_Extracted records_
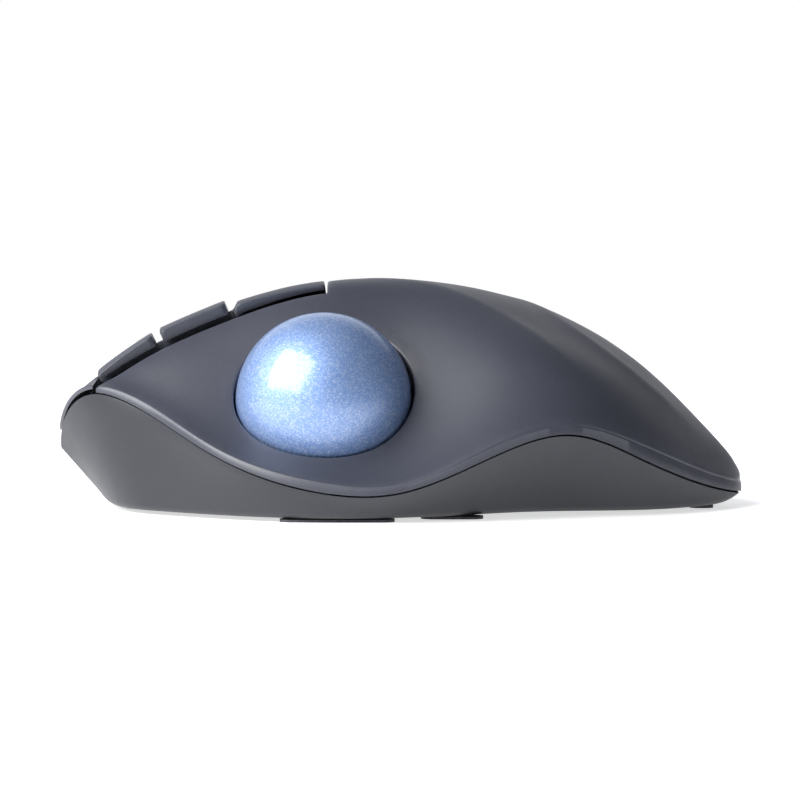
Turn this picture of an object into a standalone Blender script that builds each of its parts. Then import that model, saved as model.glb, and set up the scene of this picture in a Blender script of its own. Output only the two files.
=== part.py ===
"""Thumb-operated trackball mouse, in metres, +Z up.

The front, with the buttons, faces -X. The thumb side, with the ball, faces -Y.
The feet stand on z = 0, and the origin is under the middle of the body.
Sizes below are in millimetres and are turned to metres where a mesh is made.
"""

import math

import bmesh
import bpy
import numpy as np
from mathutils import Matrix, Vector
from mathutils.geometry import delaunay_2d_cdt

MM = 0.001

# Joined pieces reach into each other by BITE, and a cutter runs past a face by PAST
BITE = 0.5
PAST = 1.0

# Overall body
LENGTH = 134.0
WIDTH = 100.0
HEIGHT = 44.3
WALL = 2.0
GAP = 0.3
SEAM = 0.6

# Base and feet
FOOT_HEIGHT = 0.5
BASE_Z = FOOT_HEIGHT + GAP
FLOOR = 1.8
FLOOR_TOP = BASE_Z + FLOOR

# Ball and what holds it
BALL_RADIUS = 17.0
BALL_CENTRE = Vector((-14.7, -27.5, 22.4))
BALL_TILT = math.radians(46.0)
BALL_CLEARANCE = 0.4
CUP_CLEARANCE = 0.5
CUP_WALL = 1.4
CUP_RIM_DROP = 1.6
SUPPORT_RADIUS = 1.5
SUPPORT_POLAR = math.radians(50.0)
PUSH_HOLE_RADIUS = 7.0
SENSOR_HEADING = Vector((-0.36, 0.93, 0.0)).normalized()
SENSOR_WINDOW_RADIUS = 3.2

# Buttons
PLATE = 1.8
PLATE_PROUD = 0.2
FORWARD_PROUD = (1.2, 2.4)
BACK_PROUD = (2.5, 2.4)
SIDE_LIFT = 0.2
SIDE_WIDTH = 6.0
SHOULDER_PROUD = 1.3
EDGE_DEPTH = 0.6
NOSE_END_X = -54.0
SHOULDER_FADE = 3.0
SHOULDER_NOSE = 1.8
HINGE_X = -14.8
EDGE_GAP = 2.0
SPLIT_Y = 8.0
FORWARD_X = (-58.2, -47.4)
BACK_X = (-45.8, -33.4)
STEM_RADIUS = 1.6
FRAME_DEPTH = 4.4
FRAME_PLATE = 1.2
FRAME_FRONT_X = -58.5
FRAME_BEHIND_HINGE = 2.5
FRAME_UNDER = 2.0
FRAME_CORNER = 0.8
STEM_ROOM = 1.0
NOTCH_END = 1.0
NOTCH_SIDE = 0.8
NOTCH_SLANT = 1.5

# Scroll wheel
WHEEL_X = -37.0
WHEEL_RADIUS = 10.0
WHEEL_WIDTH = 7.0
WHEEL_PROUD = 2.0
TYRE = 1.7
AXLE_RADIUS = 1.2
AXLE_LENGTH = 16.3
ARM = 1.5
ARM_GAP = 0.5
ENCODER_LENGTH = 8.0
CARRIER_PIVOT = Vector((-26.0, SPLIT_Y, 19.0))
CLICK_TRAVEL = 0.5

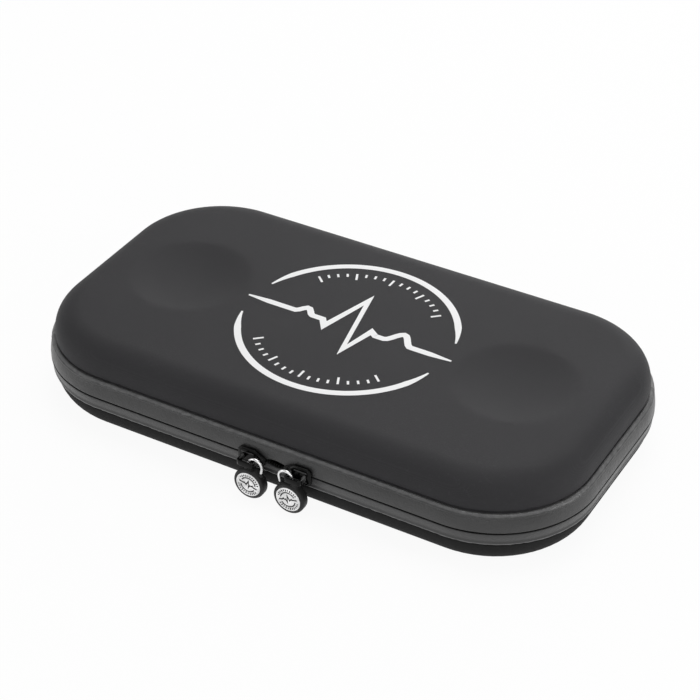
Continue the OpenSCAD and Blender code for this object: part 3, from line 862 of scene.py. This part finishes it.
def pocketHem():
    # an elastic in a casing, gathered
    mid = pocket["level"] + 1.5 * pocket["wall"]
    half, thick, reach = pocket["hem"] / 2, pocket["hemWall"], pocket["hemReach"]
    ring = [(-half, 0), (-half + 0.3, 0.62), (-half + 1.2, thick), (0, thick - 0.15),
            (half - 1.2, thick), (half - 0.3, 0.62), (half, 0)]
    ring += [(y, -z) for y, z in reversed(ring[1:-1])]
    centre = pocket["mouth"] - half
    bm = bmesh.new()
    extrudeBar(bm, [(-reach, centre + y, mid + z) for y, z in ring], (2 * reach, 0, 0), 260)
    for vert in bm.verts:
        x, y, z = vert.co
        fold = sin(x / 0.82 + 1.6 * noise.noise(Vector((x / 7, 3, 0))))
        out = (y - centre) / half
        vert.co.z += 0.28 * fold * (1 if z > mid else -0.6) * (1 - 0.5 * abs(out))
        vert.co.y += 0.22 * fold * out
    keepPiece(bm, "pocketHem", "lid", ["pocket_hem"], looks["hem"], sharp=60)


pocketHem()


def pocketBinding():
    low, high = pocket["level"], pocket["level"] + pocket["wall"]
    a, b = pocket["inset"] + 0.03, pocket["inset"] + pocket["ribbon"]
    profile = [(a, low + 0.1), (a, high), (b - 0.3, high), (b, high - 0.25), (b, low + 0.3),
               (b - 0.2, low + 0.05), (b - 1, low), (a + 3.5, low), (a + 0.8, low)]
    bm = sweepRound(profile, pocketRoute, closed=True, caps=True)
    merged(bm)
    addRouteUv(bm)
    keepPiece(bm, "pocketBinding", "lid", ["pocket_binding"], looks["ribbon"], sharp=50)
    bm = bmesh.new()
    for inset in (a + 1.6, b - 1.5):
        sewRound(bm, pocketRoute, inset, inset, low - 0.02, -up)
    keepPiece(bm, "pocketSeam", "lid", [], looks["thread"], sharp=80)


pocketBinding()
print("inside made")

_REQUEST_
Extract each record, keeping it identical to the original.

_WRITTEN SOLUTION_
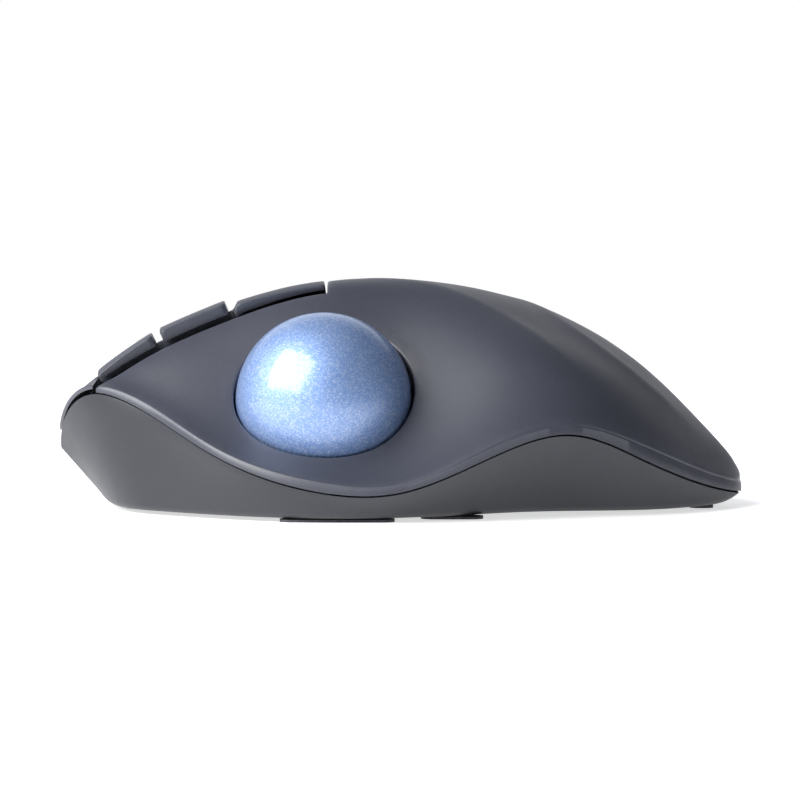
Turn this picture of an object into a standalone Blender script that builds each of its parts. Then import that model, saved as model.glb, and set up the scene of this picture in a Blender script of its own. Output only the two files.
=== part.py ===
"""Thumb-operated trackball mouse, in metres, +Z up.

The front, with the buttons, faces -X. The thumb side, with the ball, faces -Y.
The feet stand on z = 0, and the origin is under the middle of the body.
Sizes below are in millimetres and are turned to metres where a mesh is made.
"""

import math

import bmesh
import bpy
import numpy as np
from mathutils import Matrix, Vector
from mathutils.geometry import delaunay_2d_cdt

MM = 0.001

# Joined pieces reach into each other by BITE, and a cutter runs past a face by PAST
BITE = 0.5
PAST = 1.0

# Overall body
LENGTH = 134.0
WIDTH = 100.0
HEIGHT = 44.3
WALL = 2.0
GAP = 0.3
SEAM = 0.6

# Base and feet
FOOT_HEIGHT = 0.5
BASE_Z = FOOT_HEIGHT + GAP
FLOOR = 1.8
FLOOR_TOP = BASE_Z + FLOOR

# Ball and what holds it
BALL_RADIUS = 17.0
BALL_CENTRE = Vector((-14.7, -27.5, 22.4))
BALL_TILT = math.radians(46.0)
BALL_CLEARANCE = 0.4
CUP_CLEARANCE = 0.5
CUP_WALL = 1.4
CUP_RIM_DROP = 1.6
SUPPORT_RADIUS = 1.5
SUPPORT_POLAR = math.radians(50.0)
PUSH_HOLE_RADIUS = 7.0
SENSOR_HEADING = Vector((-0.36, 0.93, 0.0)).normalized()
SENSOR_WINDOW_RADIUS = 3.2

# Buttons
PLATE = 1.8
PLATE_PROUD = 0.2
FORWARD_PROUD = (1.2, 2.4)
BACK_PROUD = (2.5, 2.4)
SIDE_LIFT = 0.2
SIDE_WIDTH = 6.0
SHOULDER_PROUD = 1.3
EDGE_DEPTH = 0.6
NOSE_END_X = -54.0
SHOULDER_FADE = 3.0
SHOULDER_NOSE = 1.8
HINGE_X = -14.8
EDGE_GAP = 2.0
SPLIT_Y = 8.0
FORWARD_X = (-58.2, -47.4)
BACK_X = (-45.8, -33.4)
STEM_RADIUS = 1.6
FRAME_DEPTH = 4.4
FRAME_PLATE = 1.2
FRAME_FRONT_X = -58.5
FRAME_BEHIND_HINGE = 2.5
FRAME_UNDER = 2.0
FRAME_CORNER = 0.8
STEM_ROOM = 1.0
NOTCH_END = 1.0
NOTCH_SIDE = 0.8
NOTCH_SLANT = 1.5

# Scroll wheel
WHEEL_X = -37.0
WHEEL_RADIUS = 10.0
WHEEL_WIDTH = 7.0
WHEEL_PROUD = 2.0
TYRE = 1.7
AXLE_RADIUS = 1.2
AXLE_LENGTH = 16.3
ARM = 1.5
ARM_GAP = 0.5
ENCODER_LENGTH = 8.0
CARRIER_PIVOT = Vector((-26.0, SPLIT_Y, 19.0))
CLICK_TRAVEL = 0.5

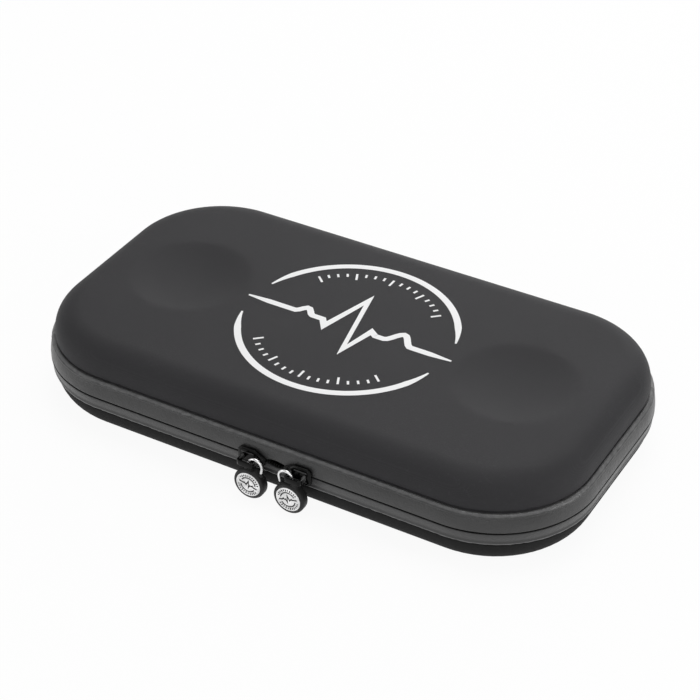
Continue the OpenSCAD and Blender code for this object: part 3, from line 862 of scene.py. This part finishes it.
def pocketHem():
    # an elastic in a casing, gathered
    mid = pocket["level"] + 1.5 * pocket["wall"]
    half, thick, reach = pocket["hem"] / 2, pocket["hemWall"], pocket["hemReach"]
    ring = [(-half, 0), (-half + 0.3, 0.62), (-half + 1.2, thick), (0, thick - 0.15),
            (half - 1.2, thick), (half - 0.3, 0.62), (half, 0)]
    ring += [(y, -z) for y, z in reversed(ring[1:-1])]
    centre = pocket["mouth"] - half
    bm = bmesh.new()
    extrudeBar(bm, [(-reach, centre + y, mid + z) for y, z in ring], (2 * reach, 0, 0), 260)
    for vert in bm.verts:
        x, y, z = vert.co
        fold = sin(x / 0.82 + 1.6 * noise.noise(Vector((x / 7, 3, 0))))
        out = (y - centre) / half
        vert.co.z += 0.28 * fold * (1 if z > mid else -0.6) * (1 - 0.5 * abs(out))
        vert.co.y += 0.22 * fold * out
    keepPiece(bm, "pocketHem", "lid", ["pocket_hem"], looks["hem"], sharp=60)


pocketHem()


def pocketBinding():
    low, high = pocket["level"], pocket["level"] + pocket["wall"]
    a, b = pocket["inset"] + 0.03, pocket["inset"] + pocket["ribbon"]
    profile = [(a, low + 0.1), (a, high), (b - 0.3, high), (b, high - 0.25), (b, low + 0.3),
               (b - 0.2, low + 0.05), (b - 1, low), (a + 3.5, low), (a + 0.8, low)]
    bm = sweepRound(profile, pocketRoute, closed=True, caps=True)
    merged(bm)
    addRouteUv(bm)
    keepPiece(bm, "pocketBinding", "lid", ["pocket_binding"], looks["ribbon"], sharp=50)
    bm = bmesh.new()
    for inset in (a + 1.6, b - 1.5):
        sewRound(bm, pocketRoute, inset, inset, low - 0.02, -up)
    keepPiece(bm, "pocketSeam", "lid", [], looks["thread"], sharp=80)


pocketBinding()
print("inside made")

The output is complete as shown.